E-mail: philipp.zagar@jku.at; rudolf.scheidl@jku.at
*Corresponding Author

Received 09 June 2022; Accepted 21 July 2022; Publication 29 September 2022

Abstract

In many exoskeleton applications where heavy lifting is involved (e.g. in military or industrial applications) hydraulic actuators are used because of their high power density. For such applications it is necessary to develop compact and light hydraulic components so that the exoskeleton’s mass and size are low and, therefore, wearing comfort is high and power consumption is reduced to a minimum. Crucial components of hydraulic exoskeletons concerning this weight aspect are hydraulic valves and particularly their actuators, since conventional solenoids contribute the lion share of valve size and weight.
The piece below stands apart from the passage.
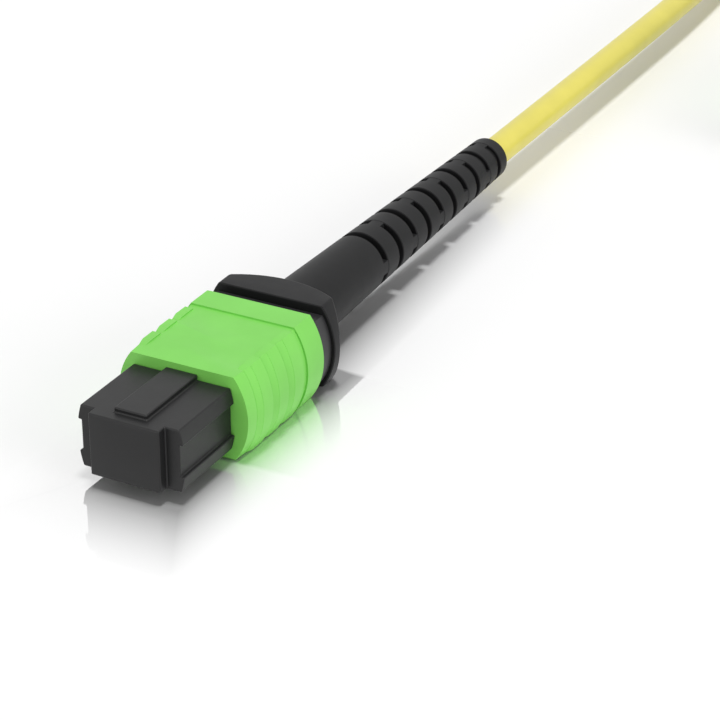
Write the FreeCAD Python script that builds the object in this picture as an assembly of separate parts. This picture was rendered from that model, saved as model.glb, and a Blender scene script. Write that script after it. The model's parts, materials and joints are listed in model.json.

As one option to solve this weight and size problem the application of smart materials such as piezo-ceramics to electrically actuate hydraulic valves are seen. The contribution at hand deals with the systematic design of a piezo-actuator which shall be used to switch a hydraulic valve. To overcome the problem of very low strain of the piezo a mechanism for amplification via a bistable buckling beam is analyzed analytically and numerically and an actuator prototype is designed and manufactured. This paper intends to carve out crucial challenges such as the requirements for snapping through of the buckling beam, the bearings of the beam and the integration of the piezo stack.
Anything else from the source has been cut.